John Candy était une star de la télé américaine, il a joué dans beaucoup
de films mais reste relativement peu connu en France.
On voit aussi passer John Candy (qu’il est de bon ton de toujours nommer « le regretté John Candy », même si le public français ne le connaît pour ainsi dire que pour Rasta Rockett). 

Les scènes cultes 

Oooh yeah !
La fin est culte pour plusieurs raisons : tout d’abord, la chanson de la plante, Mean Green Mother from Outer Space, est absolument géniale. Les effets spéciaux donnent leur pleine mesure et la créature est sublimement animée. 
Et surtout, il y a en fait deux fins : la fin joyeuse, où Seymour arrive à arracher Audrey des tiges d’Audrey II, et la fin abominable, semblable à celle du musical original, où il se fait dévorer et où Audrey II parvient à se multiplier et envahir le monde. En fait Oz a été obligé de tourner la happy end face aux réactions terriblement négatives des projections tests. Il déclarera : « Si vous tuez les personnages à la fin d’une comédie musicale sur scène, les comédiens vont quand même revenir pour le salut final. Au cinéma, si vous les tuez, ils sont morts, l’audience a perdu les gens qu’elle aimait.
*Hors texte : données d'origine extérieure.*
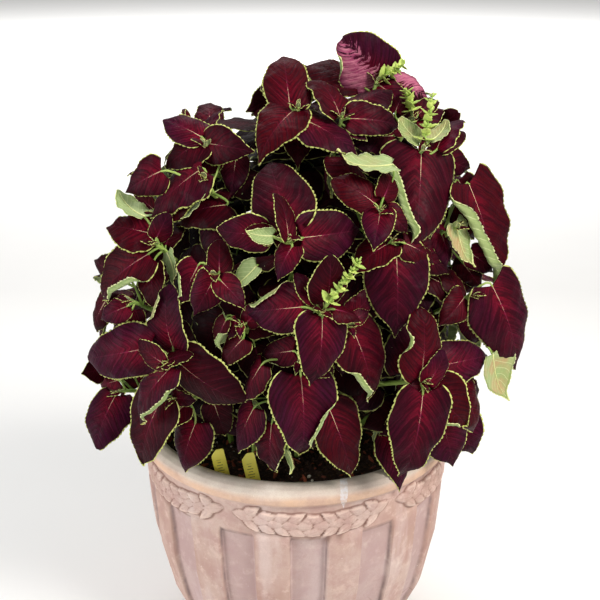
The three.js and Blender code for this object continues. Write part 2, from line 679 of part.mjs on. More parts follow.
// ---- Flower spikes ----
// Each stands on a stem's tip and leans over to a spot of the window a little nearer the viewer or further away.
const SPIKES = [
  { stem: 2, spot: [137, 308], nearer: 6, whorls: 4 },
  { stem: 3, spot: [138, 276], nearer: -4, whorls: 4 },
  { stem: 4, spot: [173, 268], nearer: 2, whorls: 5 },
  { stem: 11, spot: [80, 56], nearer: 12, whorls: 6 },
];
const SPIKE = { sides: 6, core: 1.2, whorl: 4.4, seat: 3 };

function spikeSolid(foot, end, whorls) {
  const along = end.clone().sub(foot).normalize();
  const side = UP.clone().cross(along).normalize();
  const other = along.clone().cross(side);
  const ring = (t, radius, lobes, twist) => {
    const centre = foot.clone().lerp(end, t);
    const points = [];
    for (let i = 0; i < SPIKE.sides; i++) {
      const angle = (i * 2 * Math.PI) / SPIKE.sides;
      const r = radius * (1 + lobes * (i % 2 === twist ? 1 : -1));
      points.push(centre.clone().addScaledVector(side, r * Math.cos(angle)).addScaledVector(other, r * Math.sin(angle)));
    }
    return points;
  };
  const rings = [ring(0, SPIKE.core, 0, 0), ring(0.12, SPIKE.core, 0, 0)];
  for (let k = 0; k < whorls; k++) {
    const t = mix(0.2, 0.97, k / (whorls - 1));
    const size = mix(1, 0.45, k / (whorls - 1));
    const reach = 0.3 / whorls;
    rings.push(ring(t - reach, SPIKE.core * size, 0, 0), ring(t, SPIKE.whorl * size, 0.3, k % 2));
  }
  rings.push(ring(1, 0.6, 0, 0));
  return loft(rings);
}

// ---- The shoots, from the front round to the back ----
function frontShoot(entry, index) {
  const depth = crownDepth(entry.tip, entry.reach);
  const tip = seenAt(entry.tip, depth);
  return { ...entry, seen: entry.leaves, index, depth, end: tip };
}

function backShoots() {
  const shoots = [];
  for (const { up, count, first, last, pairs } of BACK_ROWS) {
    for (let k = 0; k < count; k++) {
      const index = FRONT.length + shoots.length;
      const swing = radians(mix(first, last, k / (count - 1)) + 10 * (draw(index, 11) - 0.5));
      const height = up + 0.1 * (draw(index, 12) - 0.5);
      const girth = Math.sqrt(1 - Math.min(1, height * height));
      const spot = vec(girth * Math.cos(swing), girth * Math.sin(swing), height);
      const end = spot.multiply(CROWN_RADII).multiplyScalar(BACK_REACH).add(CROWN_CENTRE);
      shoots.push({ seen: [], index, end, pairs });
    }
  }
  return shoots;
}

const TIP_LIFT = 0.5; // how much a stem's tip turns up from square to the crown
const FOOT_SWINGS = [0, 0.07, -0.07, 0.14, -0.14, 0.22, -0.22, 0.3, -0.3, 0.4, -0.4, 0.55, -0.55];

function settleStem(shoot) {
  const axis = outward(shoot.end).addScaledVector(UP, TIP_LIFT).normalize();
  for (const swing of FOOT_SWINGS) {
    const foot = footOf(shoot.end, swing);
    const line = stemLine(foot, shoot.end, axis);
    const tested = stemSolid(line, 2);
    const clear = isClear(tested, shoot.index, false);
    tested.delete();
    if (clear) {
      const solid = stemSolid(line, 0);
      keep(solid, shoot.index, null);
      return { ...shoot, line, solid, phase: Math.PI * draw(shoot.index, 13) };
    }
  }
  return null;
}

const pot = potSolid();
const labels = LABEL_SPOTS.map((spot) => labelSolid(spot, 0));
const lid = loft([soilRing(SOIL_TOP - 4, MOUTH_RADIUS), soilRing(SOIL_TOP + 2 * SOIL_MOUND, MOUTH_RADIUS)]);
keep(pot, "pot", null);
labels.forEach((label) => keep(label, "label", null));

const shoots = [...FRONT.map(frontShoot), ...backShoots()].map(settleStem).filter(Boolean);
keep(lid, "soil", null);

const spikes = SPIKES.map(({ stem, spot, nearer, whorls }) => {
  const shoot = shoots.find(({ index }) => index === stem);
  const end = seenAt(spot, shoot.depth - nearer);
  const foot = shoot.end.clone().addScaledVector(end.clone().sub(shoot.end).normalize(), SPIKE.seat);
  return spikeSolid(foot, end, whorls);
});
spikes.forEach((spike, k) => keep(spike, `spike ${k}`, null));

// Pinched leaves, as [shoot, pair, side]: they would stand up out of the crown.
const PINCHED = [[35, 0, 1], [35, 1, -1], [37, 1, -1], [38, 0, 1], [38, 0, -1], [38, 1, -1], [39, 0, 1]];
const isPinched = (...leaf) => PINCHED.some((one) => one.join() === leaf.join());

const leavesOf = new Map(shoots.map((shoot) => [shoot, []]));
function addLeaf(shoot, leaf) {
  const settled = settle(leaf, shoot.index);
  if (settled) leavesOf.get(shoot).push(settled);
}

for (const shoot of shoots) {
  shoot.seen.forEach((row, k) => addLeaf(shoot, seenLeaf(shoot, row, shoot.index * 40 + k)));
}
for (let pair = 0; pair < PAIRS.length; pair++) {
  for (const shoot of shoots.filter(({ seen, pairs }) => !seen.length && pair < pairs)) {
    for (const side of [1, -1]) {
      if (isPinched(shoot.index, pair, side)) continue;
      addLeaf(shoot, ruledLeaf(shoot, pair, side, shoot.index * 40 + 20 + 2 * pair + (side + 1) / 2));
    }
  }
}

const nodeName = (kind, number) => `${kind}_${String(number).padStart(2, "0")}`;
const coleus = new THREE.Group();
coleus.add(meshOf("pot", pot, terracotta));
const holes = [
  ...shoots.map((shoot) => stemSolid(shoot.line, GAP)),
  ...LABEL_SPOTS.map((spot) => labelSolid(spot, GAP)),
];
coleus.add(meshOf("soil", soilSolid(holes), earth));
labels.forEach((label, k) => coleus.add(meshOf(`label_${k + 1}`, label, tag)));
for (const shoot of shoots) {
  const leaves = leavesOf.get(shoot).map((leaf) => leafSolid(leaf, 0, true));
  coleus.add(meshOf(nodeName("stem", shoot.index + 1), leafyStem(shoot.solid, leaves), foliage));
}

spikes.forEach((spike, k) => coleus.add(meshOf(`spike_${k + 1}`, spike, bloom)));

export default coleus;
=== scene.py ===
"""A coleus in a terracotta pot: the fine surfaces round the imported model. Lengths in the placing rules are in
millimetres, as in the part's own source, and every mesh is written in metres."""
import math

import bpy
import numpy as np
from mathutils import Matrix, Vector, bvhtree, kdtree


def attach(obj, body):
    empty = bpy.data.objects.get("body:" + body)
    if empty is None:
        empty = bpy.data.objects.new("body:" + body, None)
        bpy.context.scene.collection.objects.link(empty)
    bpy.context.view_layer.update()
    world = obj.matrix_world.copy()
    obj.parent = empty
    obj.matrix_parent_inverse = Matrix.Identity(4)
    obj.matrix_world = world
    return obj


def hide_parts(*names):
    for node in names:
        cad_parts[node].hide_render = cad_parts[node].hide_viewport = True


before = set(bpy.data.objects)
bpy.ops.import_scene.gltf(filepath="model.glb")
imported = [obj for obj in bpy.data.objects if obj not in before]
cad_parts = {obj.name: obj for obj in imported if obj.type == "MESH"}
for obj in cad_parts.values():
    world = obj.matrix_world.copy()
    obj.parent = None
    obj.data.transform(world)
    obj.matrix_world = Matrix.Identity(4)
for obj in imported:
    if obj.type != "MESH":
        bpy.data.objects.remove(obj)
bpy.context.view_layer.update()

MM = 0.001

# ---- The part's driving dimensions, in millimetres ----
POT_HEIGHT = 305
MOUTH_RADIUS = 176
FLOOR = 16
PANELS = 14
PANEL_STEP = 7
PANEL_FIRST = 10.9
PANEL_BOTTOM = 42
PANEL_TOP = 240
BAND_RADIUS = 193
SWAGS = 6
SWAG_JOINT = -24
SWAG_LOW = 255
SWAG_HIGH = 267
SWAG_HALF = 11
SOIL_DROP = 25
SOIL_TOP = POT_HEIGHT - SOIL_DROP
SOIL_MOUND = 6
LABEL_WIDTH, LABEL_RISE, LABEL_DEPTH, LABEL_CUT, LABEL_THICK = 16, 44, 28, 7, 1.2
LABEL_LEAN, LABEL_BACK = 12, 6
LABEL_SPOTS = [(-83, -142), (-47, -151)]
CROWN_RADII = np.array([269.0, 260.0, 311.0])
CROWN_CENTRE = np.array([0.0, 0.0, POT_HEIGHT + 168])
STEM_HALF, STEM_TIP_HALF, STEM_SUNK = 3.2, 1.7, 24
BLADE_RATIO = 0.74
SEED = 20240611
UP = np.array([0.0, 0.0, 1.0])
ASIDE = np.array([1.0, 0.0, 0.0])
BACKWARDS = np.array([0.0, 1.0, 0.0])
KEYS_A_SHOOT = 40  # each leaf's draws hang on its own number, from the range of its kind
PAIR_KEYS, FILL_KEYS, BUD_KEYS, BRACT_KEYS, EXTRA_KEYS = 20, 2000, 4000, 6000, 8000
EYE = np.array([5.0, -1169.0, POT_HEIGHT + 568])
LOOK_DOWN = math.radians(19.5)
WINDOW_REACH = 1290
SIGHT = np.array([0, math.cos(LOOK_DOWN), -math.sin(LOOK_DOWN)])
SIGHT_UP = np.array([0, math.sin(LOOK_DOWN), math.cos(LOOK_DOWN)])


# ---- Small helpers ----
def unit(v):
    return v / np.linalg.norm(v)


def mix(a, b, t):
    return a + (b - a) * t


def int32(value):
    return ((int(value) + 2**31) % 2**32) - 2**31


def imul(a, b):
    return int32((a & 0xFFFFFFFF) * (b & 0xFFFFFFFF))


def draw(a, b):
    """A repeatable draw between 0 and 1 for each pair of whole numbers, the same as the part's own."""
    t = int32(SEED + a * 7919 + b * 104729)
    t = imul(t ^ ((t & 0xFFFFFFFF) >> 15), t | 1)
    t = int32(t ^ int32(t + imul(t ^ ((t & 0xFFFFFFFF) >> 7), t | 61)))
    return ((t ^ ((t & 0xFFFFFFFF) >> 14)) & 0xFFFFFFFF) / 4294967296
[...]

Ils aimaient ces personnages, et ils nous ont détestés pour ça. » Pourtant, si la fin joyeuse est effectivement plus agréable, l’alternative est visuellement sublime, avec des fleurs géantes qui détruisent joyeusement l’Amérique en chantant. Monstrueux ! 

Bonus 
La série animée Petite Boutique des horreurs ! Oui, ça a existé, c’est tellement moche qu’on dirait une série des seventies et en même temps ça pue les années 1990, période « on n’a pas d’argent pour mettre des décors, on fait des couleurs dégueu et une musique qu’on dira que c’est du rap pour insulter les minorités, et basta ». Voir Jean Chalopin au générique de ce truc me fait un peu mal au cœur quand même… c’est pas pour dire, mais à la même époque, au Japon, on faisait Nadia, le secret de l’eau bleue.